九月八日、寺西藤五郎、福松様より當忍領の奉行ニ被仰付候て越候、とのことで、福松からの奉行指名が忍支配の正当性根拠となってくる。当時忍という地名が武蔵に実在したのか、というのはわからないが、いずれにしてもここでそれを寺西藤五郎に売ったことで、家忠は次の知行地に移る準備が整ったと言うことであろう。十月五日関白様唐入必定にて、殿様も御ともの由候、中納言様へ天下参候由候、と、殿様が帰城したかもわからない(後を読んでもわからない)状態で勝手に殿様の唐入の話まで走らせる。唐入の有無さえも疑わせるようなすきにつけ込んだ記述であるが、そこまで深入りすると焦点がぼやけるので、とにかく殿様の留守の間にその情報をどこからともなく手に入れた、と言うことに注目するに止める。十九日に中納言様うつのミや迄御帰陣之由候、とあり、十九日というのを一つの目処にして話を進めていた様子が窺われる。晦日には殿様来十四五日頃ニ忍へ御たかのに御こし候ハん之由候、となり、江戸に帰ったか帰らないかわからないうちに忍へ来る、という話に変わる。

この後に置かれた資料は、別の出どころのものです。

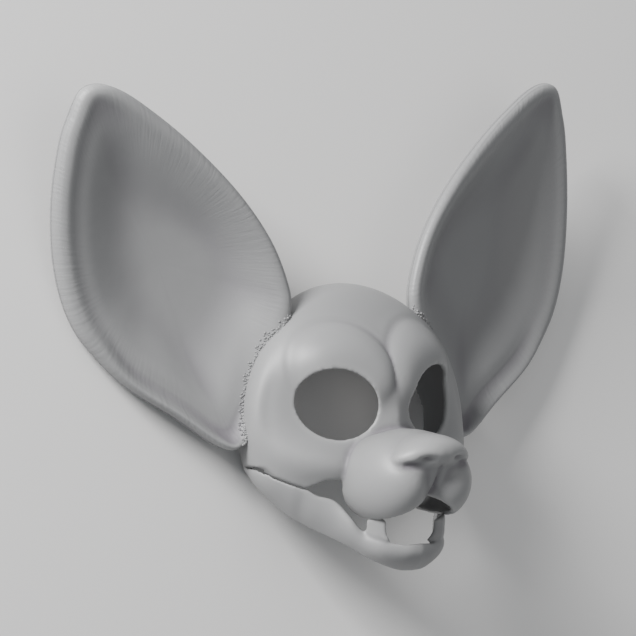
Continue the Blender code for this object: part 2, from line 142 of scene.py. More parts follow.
EAR_OUTLINE = [
    # across  up
    (0.67,   0.970),
    (0.79,   0.93),
    (0.87,   0.80),
    (0.93,   0.66),
    (0.98,   0.39),
    (0.98,   0.12),
    (0.93,   -0.12),
    (0.82,   -0.33),
    (0.65,   -0.49),
    (0.39,   -0.665),
    (-0.01,  -0.84),
    (-0.36,  -1.00),
    (-0.54,  -1.00),
    (-0.72,  -0.82),
    (-0.92,  -0.50),
    (-1.02,  -0.28),
    (-1.00,  -0.12),
    (-0.85,  0.125),
    (-0.56,  0.39),
    (-0.14,  0.66),
    (0.26,   0.86),
    (0.50,   0.95),
]

# How far the ear's front stands over its bowl, going in from the edge, in millimetres
OUTER_RIM_PROFILE = [
    # inwards  height
    (0.0,      0.0),
    (0.8,      3.2),
    (3.0,      5.8),
    (6.5,      6.9),
    (10.5,     6.6),
    (15.0,     5.2),
    (20.0,     3.2),
    (26.0,     1.4),
    (33.0,     0.4),
    (42.0,     0.0),
    (90.0,     0.0),
]
INNER_RIM_PROFILE = [
    # inwards  height
    (0.0,      0.0),
    (0.8,      3.2),
    (3.5,      6.0),
    (8.5,      7.8),
    (14.0,     8.2),
    (20.0,     7.6),
    (27.0,     5.8),
    (35.0,     3.2),
    (44.0,     1.2),
    (54.0,     0.2),
    (90.0,     0.0),
]

JAW_SECTIONS = [
    # top edge               bottom edge
    # out    drop    ahead   out     drop    ahead   bulge
    (1.000,  0.014,  0.010,  1.000,  0.043,  -0.010, 0.1),
    (0.994,  0.043,  0.143,  0.950,  0.214,  0.071,  0.4),
    (0.950,  0.093,  0.276,  0.875,  0.357,  0.163,  0.7),
    (0.838,  0.164,  0.388,  0.775,  0.500,  0.276,  0.8),
    (0.738,  0.215,  0.440,  0.713,  0.557,  0.337,  0.9),
    (0.665,  0.285,  0.485,  0.650,  0.614,  0.398,  1.0),
    (0.550,  0.335,  0.556,  0.525,  0.714,  0.536,  1.0),
    (0.469,  0.494,  0.662,  0.425,  0.800,  0.633,  1.0),
    (0.388,  0.629,  0.724,  0.338,  0.886,  0.714,  1.0),
    (0.300,  0.700,  0.857,  0.225,  0.957,  0.786,  1.2),
    (0.150,  0.743,  0.930,  0.113,  1.000,  0.825,  1.4),
    (0.000,  0.735,  0.965,  0.000,  1.010,  0.840,  1.4),
]
JAW_RINGS = 90


def smooth_spline(points, count, closed):
    """Catmull-Rom curve through the points, sampled evenly by index."""
    points = np.asarray(points, float)
    total = len(points) if closed else len(points) - 1
    places = np.linspace(0, total, count, endpoint=not closed)
    first = np.minimum(places.astype(int), total - 1)
    share = (places - first)[:, None]
    if closed:
        rows = [points[(first + shift) % len(points)] for shift in (-1, 0, 1, 2)]
    else:
        padded = np.vstack([2 * points[0] - points[1], points, 2 * points[-1] - points[-2]])
        rows = [padded[first + shift] for shift in (0, 1, 2, 3)]
    before, start, end, after = rows
    return start + 0.5 * share * (
        end - before
        + share * (2 * before - 5 * start + 4 * end - after + share * (3 * (start - end) + after - before))
    )


def smooth_step(value):
    value = np.clip(value, 0.0, 1.0)
    return value * value * (3 - 2 * value)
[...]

十一月三日、忍へ帰候、四日陣へ被越候御福松様衆ふる舞候、とあり、福松直属の家来衆が忍へ来た、という話になる。廿三日、殿様今日岩付迄御たかのに御越候由、江戸より申来候、と今日岩付迄来たという話が江戸から届くという、地理的な混乱あり。十二月三日若君様京都より御下向之由候、とある。前年の正月に信雄の娘と結婚のために上洛以来の登場で、十一月十三日にはちゃ〱江戸に越候、とあり、現状の通説の秀忠が信雄の娘小姫と婚約、その後に茶々(淀君)の妹小督と結婚、という話と違う話が元だったのかも知れないことを窺わせる。この月は若君様関係の記事がいくつか見られる。